Schwarzenegger wants a commission to make the change, but Democrats want to go further.

May 19, 2006|Robert Salladay and Marc Lifsher | Times Staff Writers

SACRAMENTO — California's minimum-wage workers would get a $1 raise to $7.75 an hour under a plan announced Thursday by Gov. Arnold Schwarzenegger, potentially bypassing Democrats who are pushing for a more generous proposal.

The Republican governor wants the Industrial Welfare Commission -- an obscure and dormant state board -- to increase the minimum wage on its own. As allowed by law, the five-member commission has increased the basic wage several times, most recently in 2001.

"The economy is strengthening, and we must take this important step to helping working families keep up," Schwarzenegger said in a statement.

The move gives the governor an avenue to increase the minimum wage if negotiations fail over legislation being pushed by Democrats, who control the Legislature and are pressing for a $1-an-hour increase coupled with automatic annual raises tied to the inflation rate. Schwarzenegger has vetoed two previous efforts to raise the minimum wage, including a bill last year that included inflation indexing.

Assembly Speaker Fabian Nunez (D-Los Angeles) said he hoped an agreement could be reached that found a middle ground between Schwarzenegger's plan and the Democrats' legislation. The governor, he said, "has been sounding more and more like a Democrat. I would like to take advantage of that to help poor people for once."

Labor groups said Schwarzenegger, during an election year, was attempting to soften criticism for opposing the Democrats' proposal.

"Basically it's an election-year stunt, because he's afraid the Legislature is going to send him a bill and he's going to have to sign it," said Barry Broad, a lobbyist with the International Brotherhood of Teamsters union. "The governor wants as low a minimum wage increase as he can get away with."

The Industrial Welfare Commission, denied a staff and budget by the Legislature, would be revived using funds from the state Labor and Workforce Development Agency, Schwarzenegger spokesman Darrel Ng said.

Bill Dombrowski, president of the California Retailers Assn. and chairman of the Industrial Welfare Commission, said he expected to get up and running fairly quickly using funding from the commission's parent agency.

He said the commission could act in as little as 90 days, the time it took to raise the minimum wage to $6.75 from $6.25 an hour in 2001.

"I expect there will be three votes" to approve the increase, Dombrowski said.

The retailers association supports the $1 increase, the California Restaurant Assn. opposes any pay hike, and the California Chamber of Commerce has not taken a position.

The governor's plan calls for two 50-cent increases over a nine-month period. He told the commission that the minimum wage should "set a reasonable floor for entry-level wages" so that jobs remain plentiful and workers are not laid off. He said the $1 raise would accomplish that task.

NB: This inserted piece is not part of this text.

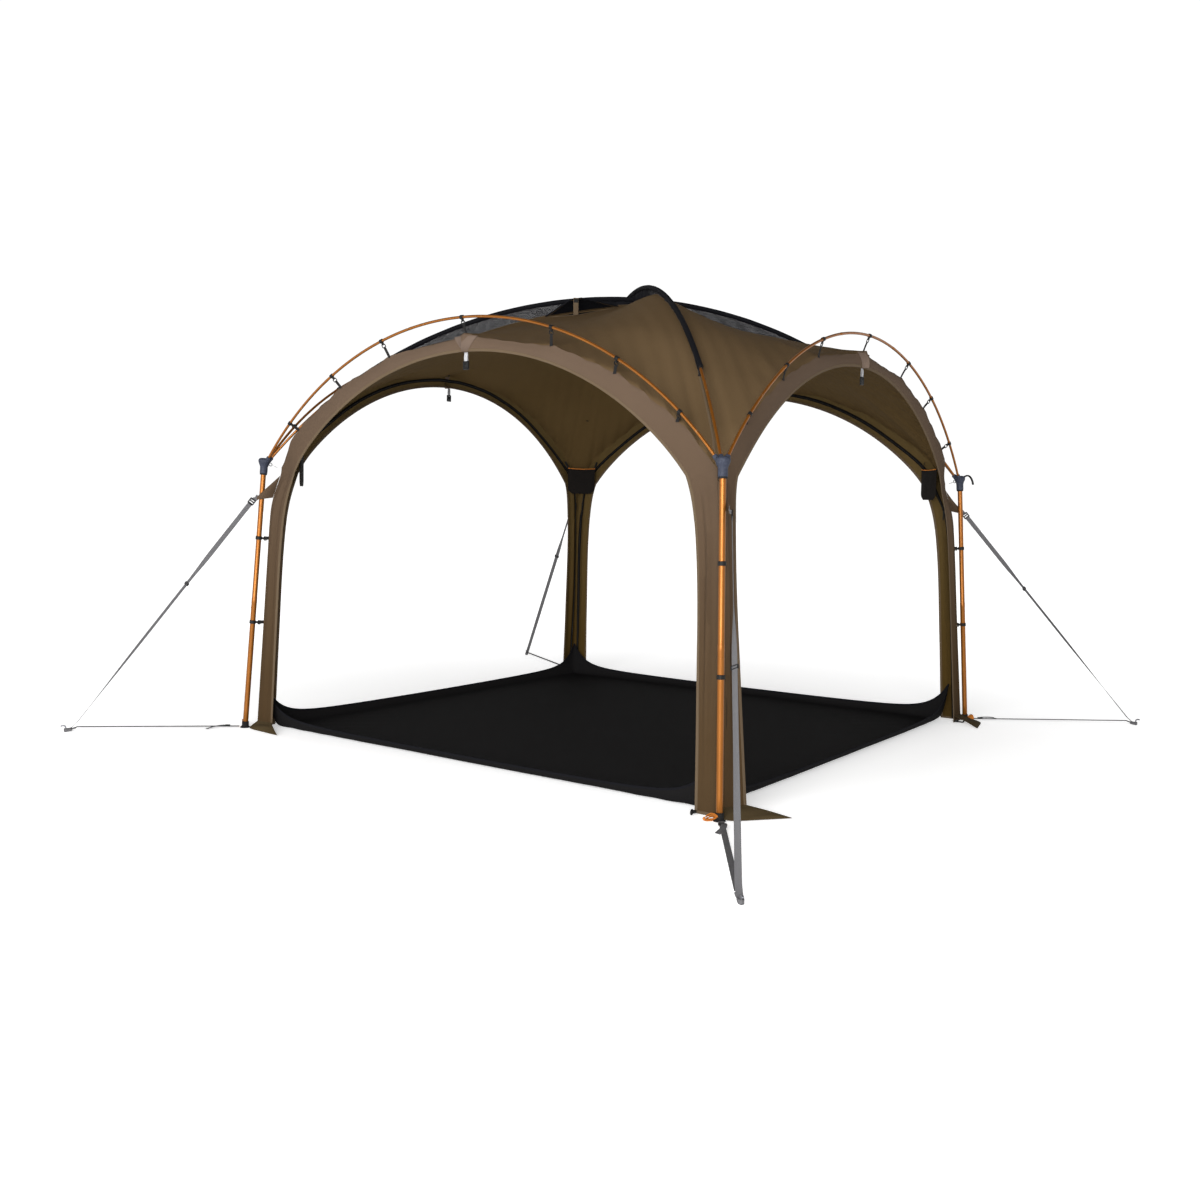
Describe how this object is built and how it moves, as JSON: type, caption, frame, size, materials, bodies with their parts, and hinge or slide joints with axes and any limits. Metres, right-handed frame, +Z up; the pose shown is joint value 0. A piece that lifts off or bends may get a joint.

The commission by law has 120 days to begin considering the minimum wage issue. It must then hold public hearings around the state.

California's current minimum wage is eighth highest in the nation. The federal minimum wage is $5.15 an hour.

An estimated 1.4 million workers in the state receive the minimum wage or slightly more as their base salary -- about $14,000 a year for someone working full time. A $1 increase would boost that to $16,000.

The Democrats' plan calls for indexing, raising the basic wage automatically each year using inflation indicators such as the consumer price index. Indexing could become more controversial if inflation continues to heat up. Nationally, consumer prices have risen at an annual rate of 5.1% this year, the Labor Department said Wednesday, well ahead of last year's 3.4%.

But the California Budget Project, a nonprofit group that studies government policies affecting the poor, said indexing would result in modest changes that would not put an undue burden on businesses.

Jean Ross, the group's executive director, said indexing would provide businesses with "predictable increases rather than large increases followed by nothing for a number of years and then another sizable increase."

Washington, Florida and Oregon adjust their minimum wages based on inflation and Vermont is set to begin the practice in 2007. California law allows cities to set their own minimum wages. San Francisco -- one of the most expensive places to live in the country -- has an $8.82-an-hour minimum wage and indexes every year.

"The good thing about indexing is once it's in place, you don't have to revisit the issue time and time again," Nunez said. "Not only does it take politics out of it, but it also brings certainty to the lives of the poor."